Raw data:

>>>

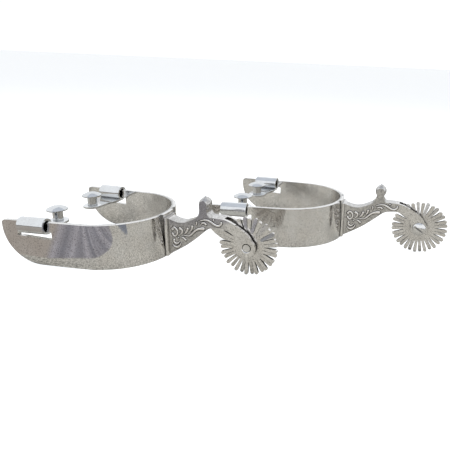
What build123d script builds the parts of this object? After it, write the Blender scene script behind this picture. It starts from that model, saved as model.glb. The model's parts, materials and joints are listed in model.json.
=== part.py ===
"""A pair of western spurs: heel bands with swinging button hangers, shanks with
chap guards and scrollwork, and star rowels on slotted screws.  Millimetres.

Each spur is built in its own frame: x runs rearward from the centre of the heel
curve to the rowel, y across the boot, z up from the lower edge of the band.
Both spurs are then tilted onto their points of rest and set side by side."""
from build123d import *
from math import cos, radians, sin, sqrt
import os

os.makedirs("parts", exist_ok=True)

# ---- heel band --------------------------------------------------------------
BAND_T = 3.0            # plate thickness
BAND_H = 28.8           # height of the band
HEEL_R = 42.5           # outer radius of the heel curve
HEEL_X = -1.2           # centre of the heel curve, along the spur
FLARE = 4.5             # outward flare of each arm, degrees
TIP_X = -54.4           # foremost point of the arms
TIP_A = 26.4            # tip ellipse, half length
TIP_B = 24.2            # tip ellipse, half height
TIP_R = 2.6             # rounding of the upper front corner
TIP_SPARE = 6.0         # plan line drawn past the tip and trimmed by the side outline
HOLLOW_Y = 7.2          # recess beside the shank, from the centre plane
HOLLOW_W = 4.6
HOLLOW_LOW = 2.0        # its pointed lower end
HOLLOW_FLOOR = 39.1     # how far back its flat floor is

# ---- slot and hinge bar near the front of each arm --------------------------
SLOT_FRONT = -43.4      # slot ends, along the spur
SLOT_REAR = -18.4
SLOT_LOW = (19.1, 17.5) # lower edge of the slot, at its front and rear ends
BAR_H = 5.8             # bar left above the slot

# ---- swinging button hangers ------------------------------------------------
BARREL_X = -31.4        # middle of the barrel, along the spur
BARREL_L = 19.0
BARREL_R = 5.2
BARREL_BORE = 3.7
AXIS_Z = BAND_H - BAR_H / 2
PLATE_T = 1.6
PLATE_DROP = 0.25       # plate underside below the barrel's underside
REACH = 24.4            # barrel axis to button
PLATE_END_R = 7.0
PLATE_ROOT = 6.5        # straight sided this far from the axis
PLATE_WAIST = 13.5      # where the sides reach the width of the round end

# ---- strap buttons ----------------------------------------------------------
HEAD_D = 14.3
STEM_D = 7.0
TAIL_D = 5.0
STEM_H = 7.0            # plate to the underside of the head
RIM_H = 0.7
DOME_H = 2.3
STEM_FLARE = 0.8        # neck under the head, height and extra radius
RIVET_FLARE = (0.8, 1.3)    # tail under the plate, extra radius below and at the plate
RIVET_H = 0.7

# ---- shank, fork and chap guard ---------------------------------------------
SHANK_T = 9.5
PIN_X = 95.9
PIN_Z = 11.3
LEAF_R = 5.7            # round end of each fork leaf
FORK_GAP = 5.0
FORK_START = 81.0
GUARD_X = 67.5
GUARD_TOP = 41.0
GUARD_BALL = (3.9, 6.2, 4.5)    # half sizes of the head, cut flat at the shank's faces
GUARD_POINT = (1.6, 0.35, 1.4)  # point on the head: radius below, radius above, height
BEAD_R = 1.3            # upright rounded rib of the collar, where the shank meets the band
COLLAR_X = 41.4
COLLAR_Y = 6.2          # middle of each rib, from the centre plane
COLLAR_Z = (0.5, 26.5)  # lower and upper end

# ---- rowel and its screw ----------------------------------------------------
ROWEL_R = 19.0
ROOT_R = 10.5
POINTS = 32
TOOTH_W = (1.7, 2.45)   # at the root, near the tip
TOOTH_EMBED = 1.2       # each point starts this far inside the disc
ROWEL_T = 2.0
SET_ANGLE = 7.5         # alternate points lean this far to each side, degrees
PIN_R = 2.4
PIN_FIT = 0.05
COUNTERSINK = 0.75      # mouth of the pin hole, each side
SCREW_HEAD_D = 9.2
SCREW_HEAD_H = 2.3
SCREW_RIM_H = 0.7       # straight edge under the domed top
SCREW_SLOT = (1.1, 1.1)     # width, depth
SLOT_TURN = -35         # lean of the slot, degrees

# ---- scrollwork -------------------------------------------------------------
SCROLL_W = 1.05         # width of the raised lines
SCROLL_H = 0.4          # height above the side face

# ---- the pair ---------------------------------------------------------------
STAGGER = 101.5         # right spur behind the left one
SPACING = 90.5          # between the two centre planes
CUT_HALF = 70.0         # cutters reach this far either side of a spur


def arm_y(x):
    """Distance of the arm's outer face from the centre plane."""
    a = radians(FLARE)
    return HEEL_R / cos(a) - (x - HEEL_X) * sin(a) / cos(a)


def plan_line(offset):
    """Half of the band's plan line, from the tip to the heel, moved inward."""
    a = radians(FLARE)
    r = HEEL_R - offset
    joint = (HEEL_X + r * sin(a), r * cos(a))
    front_x = TIP_X - TIP_SPARE
    front_y = joint[1] + (joint[0] - front_x) * sin(a) / cos(a)
    mid = (HEEL_X + r * cos(radians(45)), r * sin(radians(45)))
    return (front_x, front_y), joint, mid, (HEEL_X + r, 0)


def heel_band():
    edges = []
    for offset in (0, BAND_T):
        front, joint, mid, heel = plan_line(offset)
        for s in (1, -1):
            edges.append(Line((front[0], s * front[1]), (joint[0], s * joint[1])))
            edges.append(ThreePointArc((joint[0], s * joint[1]), (mid[0], s * mid[1]), heel))
    outer = plan_line(0)[0]
    inner = plan_line(BAND_T)[0]
    for s in (1, -1):
        edges.append(Line((outer[0], s * outer[1]), (inner[0], s * inner[1])))
    band = extrude(make_face(edges), BAND_H)
    band = (band & side_view()) - slots()
    for side in (1, -1):
        band -= hollow(side)
    return band


def hollow(side):
    """Recess ground into the band beside the shank, wide at the top, a point below."""
    near, wide = side * HOLLOW_Y, side * (HOLLOW_Y + HOLLOW_W)
    outline = Polyline((near, HOLLOW_LOW), (wide, BAND_H + 1), (near, BAND_H + 1), close=True)
    return extrude(Plane.YZ.offset(HOLLOW_FLOOR) * make_face(outline), 6)


def side_view():
    """Side outline of the band: straight edges and a swept-up front."""
    centre_x = TIP_X + TIP_A
    low = Line((HEEL_R + 1, 0), (centre_x, 0))
    sweep = EllipticalCenterArc((centre_x, TIP_B), TIP_A, TIP_B, 180, arc_size=90)
    front = Line((TIP_X, TIP_B), (TIP_X, BAND_H - TIP_R))
    corner = RadiusArc((TIP_X, BAND_H - TIP_R), (TIP_X + TIP_R, BAND_H), TIP_R)
    top = Line((TIP_X + TIP_R, BAND_H), (HEEL_R + 1, BAND_H))
    rear = Line((HEEL_R + 1, BAND_H), (HEEL_R + 1, 0))
    face = Plane.XZ * make_face([low, sweep, front, corner, top, rear])
    return extrude(face, CUT_HALF, both=True)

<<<

Your answer should be only the number of lines that hold the word "parts".

Reply to the task: 2